> _PROBLEM DESCRIPTION_:
Go through the entries one line at a time, and gather every line that has the word "names".

═══ EXERCISE MATERIALS

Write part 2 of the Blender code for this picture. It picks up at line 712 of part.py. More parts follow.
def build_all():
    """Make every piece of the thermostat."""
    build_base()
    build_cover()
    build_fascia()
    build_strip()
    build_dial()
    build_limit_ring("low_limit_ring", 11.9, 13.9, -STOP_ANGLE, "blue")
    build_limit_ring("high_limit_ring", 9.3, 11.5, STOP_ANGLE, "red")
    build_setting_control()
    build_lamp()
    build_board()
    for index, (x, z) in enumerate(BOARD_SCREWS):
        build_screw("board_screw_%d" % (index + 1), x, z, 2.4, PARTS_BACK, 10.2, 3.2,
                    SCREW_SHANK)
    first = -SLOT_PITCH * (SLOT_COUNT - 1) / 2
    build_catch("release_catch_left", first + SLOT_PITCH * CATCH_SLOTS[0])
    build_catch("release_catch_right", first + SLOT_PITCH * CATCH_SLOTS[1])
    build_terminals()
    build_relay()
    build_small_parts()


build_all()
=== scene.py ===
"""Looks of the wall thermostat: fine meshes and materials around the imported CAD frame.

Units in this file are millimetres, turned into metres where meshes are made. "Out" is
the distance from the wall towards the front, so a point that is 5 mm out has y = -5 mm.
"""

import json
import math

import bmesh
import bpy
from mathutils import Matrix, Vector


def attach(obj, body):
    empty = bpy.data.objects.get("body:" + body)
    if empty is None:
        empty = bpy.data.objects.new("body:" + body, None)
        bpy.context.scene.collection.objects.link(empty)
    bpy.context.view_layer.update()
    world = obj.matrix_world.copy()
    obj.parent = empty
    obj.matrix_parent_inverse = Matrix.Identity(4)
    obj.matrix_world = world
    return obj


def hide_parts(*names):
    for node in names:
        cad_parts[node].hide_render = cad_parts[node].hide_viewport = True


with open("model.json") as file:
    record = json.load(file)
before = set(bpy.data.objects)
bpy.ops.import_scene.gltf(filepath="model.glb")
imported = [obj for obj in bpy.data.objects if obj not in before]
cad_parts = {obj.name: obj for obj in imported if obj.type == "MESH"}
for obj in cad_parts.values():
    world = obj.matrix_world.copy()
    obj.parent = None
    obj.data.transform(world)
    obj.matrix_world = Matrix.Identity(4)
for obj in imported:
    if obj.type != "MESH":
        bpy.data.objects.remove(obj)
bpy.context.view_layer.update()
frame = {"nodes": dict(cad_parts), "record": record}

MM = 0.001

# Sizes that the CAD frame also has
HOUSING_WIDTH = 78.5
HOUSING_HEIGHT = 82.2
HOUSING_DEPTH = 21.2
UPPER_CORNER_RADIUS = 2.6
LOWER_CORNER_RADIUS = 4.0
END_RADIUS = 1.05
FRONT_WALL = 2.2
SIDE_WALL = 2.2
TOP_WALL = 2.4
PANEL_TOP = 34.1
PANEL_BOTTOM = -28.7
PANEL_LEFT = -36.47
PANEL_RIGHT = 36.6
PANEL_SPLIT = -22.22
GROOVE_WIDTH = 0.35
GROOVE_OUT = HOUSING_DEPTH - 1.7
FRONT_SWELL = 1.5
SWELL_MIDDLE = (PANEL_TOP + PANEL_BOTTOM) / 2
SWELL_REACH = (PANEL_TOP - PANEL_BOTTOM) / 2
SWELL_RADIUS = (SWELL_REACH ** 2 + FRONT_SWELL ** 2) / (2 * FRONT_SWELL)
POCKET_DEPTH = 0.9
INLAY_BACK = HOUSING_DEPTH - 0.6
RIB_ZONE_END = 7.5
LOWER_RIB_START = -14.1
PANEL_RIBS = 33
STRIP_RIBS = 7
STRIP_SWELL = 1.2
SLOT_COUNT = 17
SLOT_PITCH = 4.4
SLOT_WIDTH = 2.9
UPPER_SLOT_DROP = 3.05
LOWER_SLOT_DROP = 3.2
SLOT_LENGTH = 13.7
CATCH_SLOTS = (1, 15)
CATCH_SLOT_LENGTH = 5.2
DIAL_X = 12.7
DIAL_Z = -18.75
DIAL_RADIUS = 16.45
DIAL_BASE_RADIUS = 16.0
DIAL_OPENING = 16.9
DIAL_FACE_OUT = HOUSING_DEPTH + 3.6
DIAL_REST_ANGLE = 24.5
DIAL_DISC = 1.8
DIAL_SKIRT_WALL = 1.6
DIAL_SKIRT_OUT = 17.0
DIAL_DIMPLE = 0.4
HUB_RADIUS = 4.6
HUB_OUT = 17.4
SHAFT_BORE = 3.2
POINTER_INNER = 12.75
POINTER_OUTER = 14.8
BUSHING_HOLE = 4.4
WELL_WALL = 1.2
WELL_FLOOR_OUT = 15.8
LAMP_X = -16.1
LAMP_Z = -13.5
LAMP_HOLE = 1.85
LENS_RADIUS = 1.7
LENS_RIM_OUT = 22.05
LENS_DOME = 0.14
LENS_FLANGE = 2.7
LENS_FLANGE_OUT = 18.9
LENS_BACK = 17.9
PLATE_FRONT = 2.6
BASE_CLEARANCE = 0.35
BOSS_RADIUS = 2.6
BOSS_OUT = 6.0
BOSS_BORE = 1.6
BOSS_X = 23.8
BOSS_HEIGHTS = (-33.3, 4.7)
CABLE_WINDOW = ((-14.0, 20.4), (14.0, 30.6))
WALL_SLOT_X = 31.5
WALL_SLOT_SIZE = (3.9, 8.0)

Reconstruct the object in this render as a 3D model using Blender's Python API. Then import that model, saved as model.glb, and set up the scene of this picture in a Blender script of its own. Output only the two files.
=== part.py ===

══════

> _FULL SOLUTION_:
def hide_parts(*names):
    for node in names:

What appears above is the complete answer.